In the original description, Ponder described the species as follows:

Shell minute, thin, semi-transparent, pink, rather loosely coiled, with a wide umbilicus. Whorls 3, strongly convex, a little flattened on shoulder, protoconch rather flattened. Spire variable in height, the shoulder not present in tall shells, but flattened and cut in at sutures in squat shells (holotype intermediate). Sutures false margined. Sculpture of growth lines only, becoming prominent around the large, deep, circular umbilicus. Aperture oval, peristome continuous, nearly completely separated from body whorl, only slightly thickened, The outer lip is not retracted. Colour uniform pale pink, protoconch white. Fresh shells are purplish-black owing to the colour of the visceral mass.

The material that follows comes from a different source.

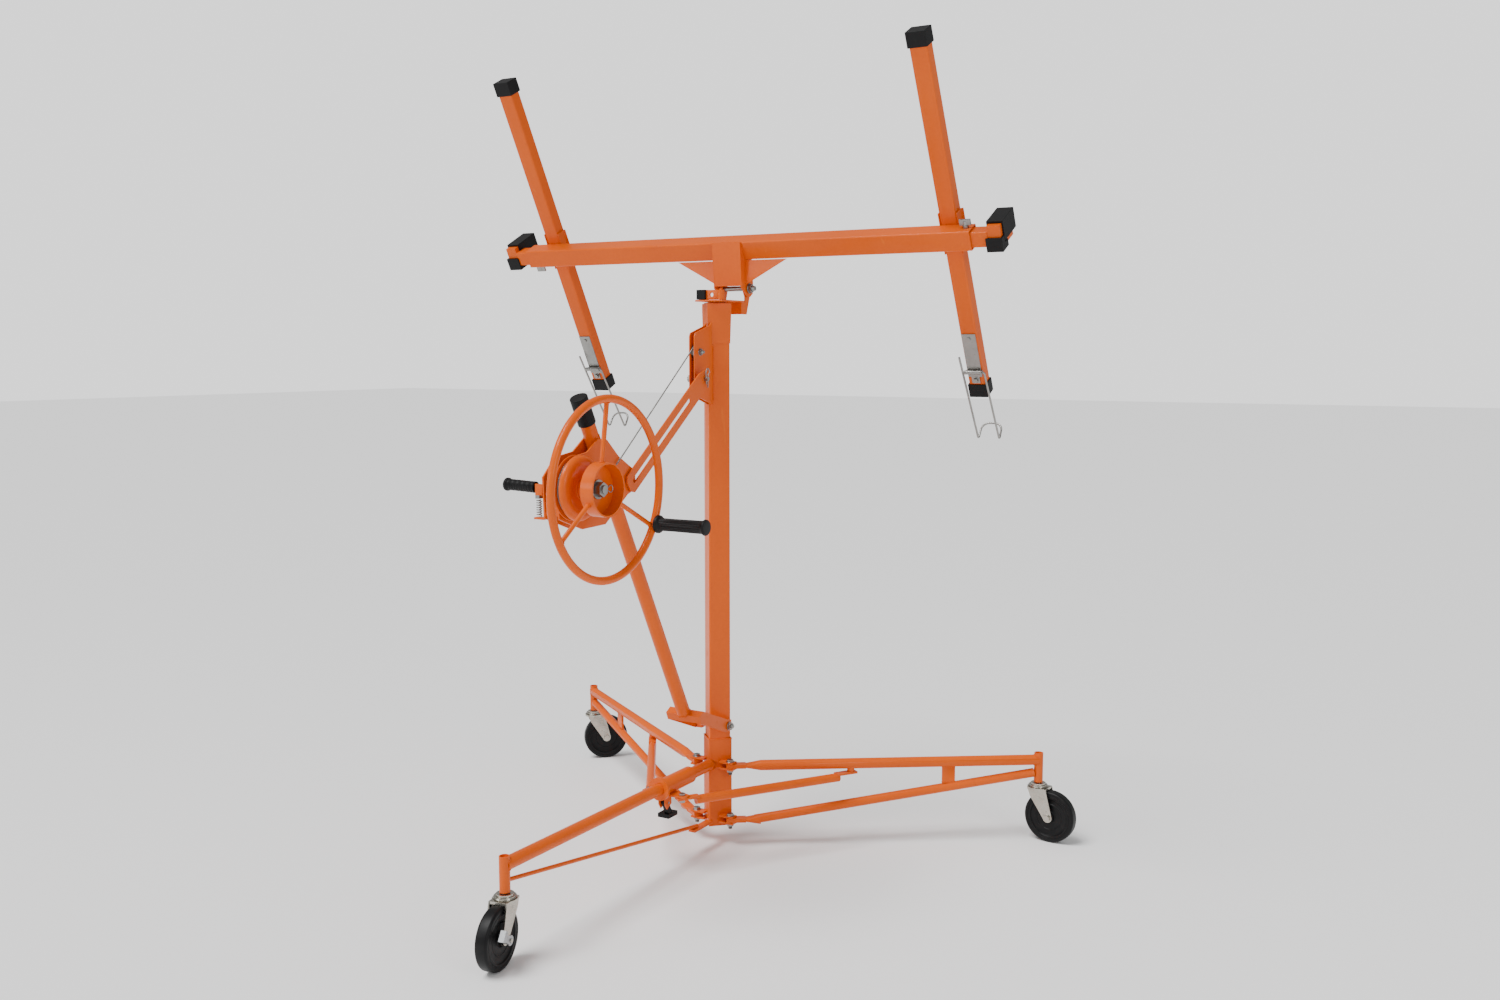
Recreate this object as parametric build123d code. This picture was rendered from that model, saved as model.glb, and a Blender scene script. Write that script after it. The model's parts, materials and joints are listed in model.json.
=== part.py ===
from build123d import *
import os
from math import acos, atan2, cos, degrees, hypot, pi, radians, sin

# Drywall lift: a folding tripod on casters, a three-stage square mast raised by a
# cable winch with a hand wheel, and a tilting cradle that carries the board.
# Frame: origin on the floor under the mast axis, +Z up, the main leg and the
# winch towards -Y, the cradle's crossbar along X. Millimetres.

# --- Mast: three nested square tubes, one corner towards the winch ---
OUTER_SIZE = 52.0
OUTER_WALL = 2.5
OUTER_FOOT = 50.0
OUTER_TOP = 1316.0
MIDDLE_SIZE = 44.0
INNER_SIZE = 36.0
INNER_TOP = 1318.0
CORNER_RADIUS = 4.0
BORE_RADIUS = 1.6
SOCKET_SIZE = 58.0
SOCKET_FOOT = 45.0
SOCKET_TOP = 262.0
CORNER = OUTER_SIZE / 2 ** 0.5

# --- Base: one fixed main leg and two side legs that fold towards it ---
LEG_Z = 200.0
MAIN_LEG_RADIUS = 14.0
MAIN_LEG_REACH = 800.0
SIDE_LEG_RADIUS = 12.7
SIDE_LEG_LENGTH = 762.0
SIDE_LEG_ANGLE = 34.0
HINGE_X = 48.0
HINGE_Y = -20.0
LOW_HINGE_Z = 65.0
PRESSED_END = 74.0
STRUT_AT = 537.0
STUB_AT = 295.0
POST_RADIUS = 11.0
POST_FOOT = 145.0
POST_TOP = 218.0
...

Animal: (Taurikura Bay). Cephalic tentacles long, not tapering, bluntly pointed, colourless, eyes at outer bases of tentacles. Snout short, bilobed. Foot with a mucous slit in posterior half. No opercular tentacles. Eyes and snout remain beneath transparent edge of shell.

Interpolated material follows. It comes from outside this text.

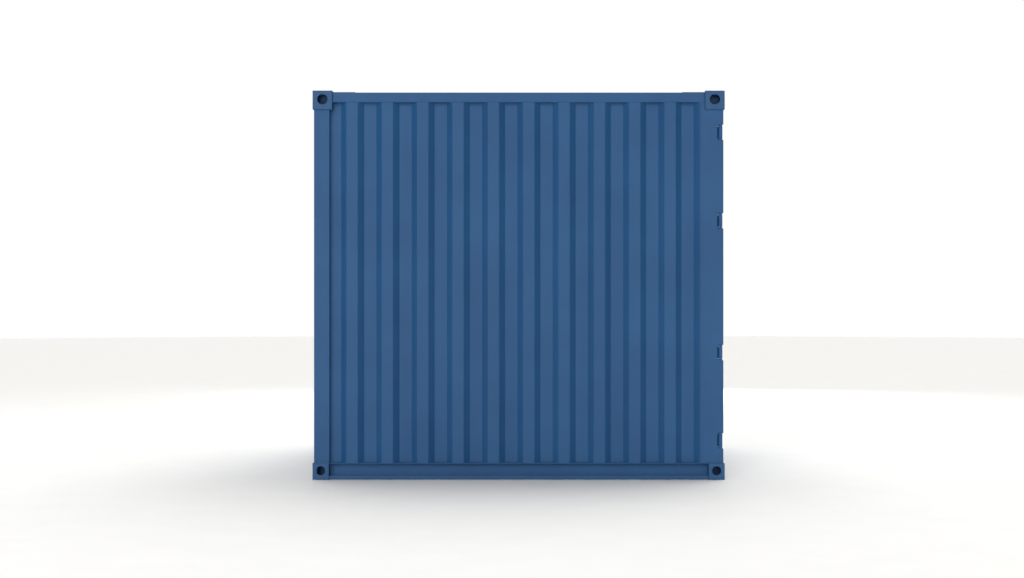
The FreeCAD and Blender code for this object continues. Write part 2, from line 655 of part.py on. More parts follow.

Operculum: (Off Mayor Island). Thickened, slightly curved, muscle insertion area opaque, extensive, marginal area rather narrow and clear. Peg rather long and narrow, solid, white. Sculptured with faint spirals and weak growth lines.

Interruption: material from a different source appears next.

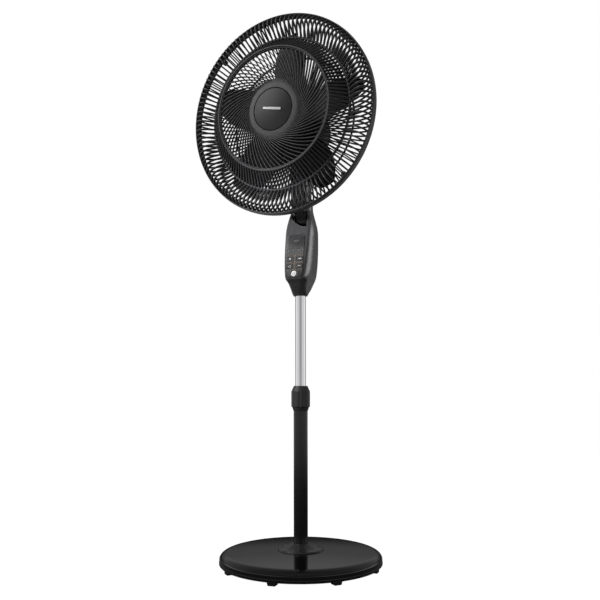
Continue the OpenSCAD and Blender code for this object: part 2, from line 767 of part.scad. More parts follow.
// Corners of one blade run rear face first, root to tip; every face is a flat triangle
module one_blade() {
  n = 2*(chord_steps + 1);
  function halves(a, b, c, d) = [[a, b, c], [a, c, d]];
  polyhedron(
    points = [for (i = [0:radial_steps], q = concat(
      [for (j = [0:chord_steps]) blade_point(i, j, -1)],
      [for (j = [chord_steps:-1:0]) blade_point(i, j, 1)])) q],
    faces = concat(
      [for (i = [0:radial_steps - 1], j = [0:n - 1]) let(k = (j + 1)%n)
        each halves(i*n + j, i*n + n + j, i*n + n + k, i*n + k)],
      [for (i = [0, radial_steps], j = [0:chord_steps - 1])
        let(a = i*n + j, b = i*n + j + 1, c = i*n + n - 2 - j, d = i*n + n - 1 - j)
        each i == 0 ? halves(a, b, c, d) : halves(d, c, b, a)]));
}

module fan_blades() {
  color(black) at_head() around(blade_n) one_blade();
}

// Nut that holds the fan on the shaft, threaded the other way to its turning
module blade_nut() {
  color(black) at_head() difference() {
    rotate_extrude($fn = 48) polygon([[0, 84.7], [16, 84.7], [16, 88], [13, 94], [11, 101],
      [8, 103.5], [0, 104]]);
    translate([0, 0, 80]) cylinder(r = shaft_r, h = 20.2, $fn = 48);
    around(6) translate([17, 0, 88]) cylinder(r = 3, h = 20, $fn = 24);
  }
}

base_cover();
base_weight();
base_plate();
base_feet();
base_boss();
pole_flange();
flange_screws();
outer_pole();
pole_bush();
grip_collet();
height_collar();
inner_pole();
pole_stop();
pole_socket();
housing_front();
housing_rear();
housing_screws();
control_panel();
panel_lamps();
circuit_board();
cord_gland();
tilt_bracket();
tilt_bolt();
tilt_nut();
power_button();
speed_button();
mode_button();
timer_button();
swing_button();
neck();
swing_bush();
swing_sector();
sector_screws();
swing_bracket();
swing_pin();
swing_motor();
swing_pinion();
motor_front_plate();
motor_rear_plate();
motor_bolts();
stator();
windings();
front_bearing();
rear_bearing();
motor_cover();
cover_screws();
rear_grille();
grille_nut();
rim_screws();
front_grille();
grille_centre();
centre_cap();
cap_badge();
rotor();
shaft();
blade_hub();
fan_blades();
blade_nut();
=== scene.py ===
import json
import math

import bmesh
import bpy
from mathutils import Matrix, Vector

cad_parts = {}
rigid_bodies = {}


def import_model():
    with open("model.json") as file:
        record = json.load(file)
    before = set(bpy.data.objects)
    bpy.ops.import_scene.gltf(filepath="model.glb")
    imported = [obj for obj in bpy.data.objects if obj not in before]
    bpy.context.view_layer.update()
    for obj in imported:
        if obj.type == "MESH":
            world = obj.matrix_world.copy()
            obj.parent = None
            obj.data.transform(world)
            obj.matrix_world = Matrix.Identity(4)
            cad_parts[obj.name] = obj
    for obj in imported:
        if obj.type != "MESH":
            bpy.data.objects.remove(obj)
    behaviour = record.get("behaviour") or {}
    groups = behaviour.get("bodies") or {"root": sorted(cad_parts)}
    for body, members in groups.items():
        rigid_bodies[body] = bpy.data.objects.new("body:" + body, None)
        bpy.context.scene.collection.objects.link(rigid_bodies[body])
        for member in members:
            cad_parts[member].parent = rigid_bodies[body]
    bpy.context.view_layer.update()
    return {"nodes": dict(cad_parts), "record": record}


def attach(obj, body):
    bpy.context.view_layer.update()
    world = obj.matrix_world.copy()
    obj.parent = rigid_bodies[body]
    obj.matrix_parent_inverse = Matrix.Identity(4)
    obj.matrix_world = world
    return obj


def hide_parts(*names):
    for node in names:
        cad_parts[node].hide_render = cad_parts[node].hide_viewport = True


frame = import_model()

MM = 0.001                 # the shapes below are in mm, the studio is in metres
HEAD_Z = 1029.0            # height of the fan's axis
LEAN = math.radians(10.1)  # lean of the control panel
PANEL_MID = (0.0, -28.2, 727.6)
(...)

Radula: Central rather small for genus, with two very strong basal processes, cusps 1 + 1 + 1, central cusp strong. Lateral 1 + 1 + 2, the cusp small. Inner marginal with 5 moderately strong denticles; outer marginal finely serrate, with broad basal portion.

The species measures 0.95 mm by 0.73 mm. Shells of E. puniceomacer are subglobose.

==Taxonomy==

The species was first described by Winston Ponder in 1965, who used the name Eatoniella (Caveatoniella) puniceomacer, and defined the species as the type species for the subgenus Caveatoniella. The holotype was collected Tryphena Bay, Great Barrier Island at an unknown date prior to 1965, and was formerly held by the Auckland War Memorial Museum, but has been missing since at least 1996.

==Distribution and habitat==

The species is endemic to New Zealand, found on the coast of the North Island (typically to the north-east), as well as Great Barrier Island, Manawatāwhi / Three Kings Islands and King Bank. The species tends to be found in shallow water, but can be found at a depth of up to 805 m below sea level.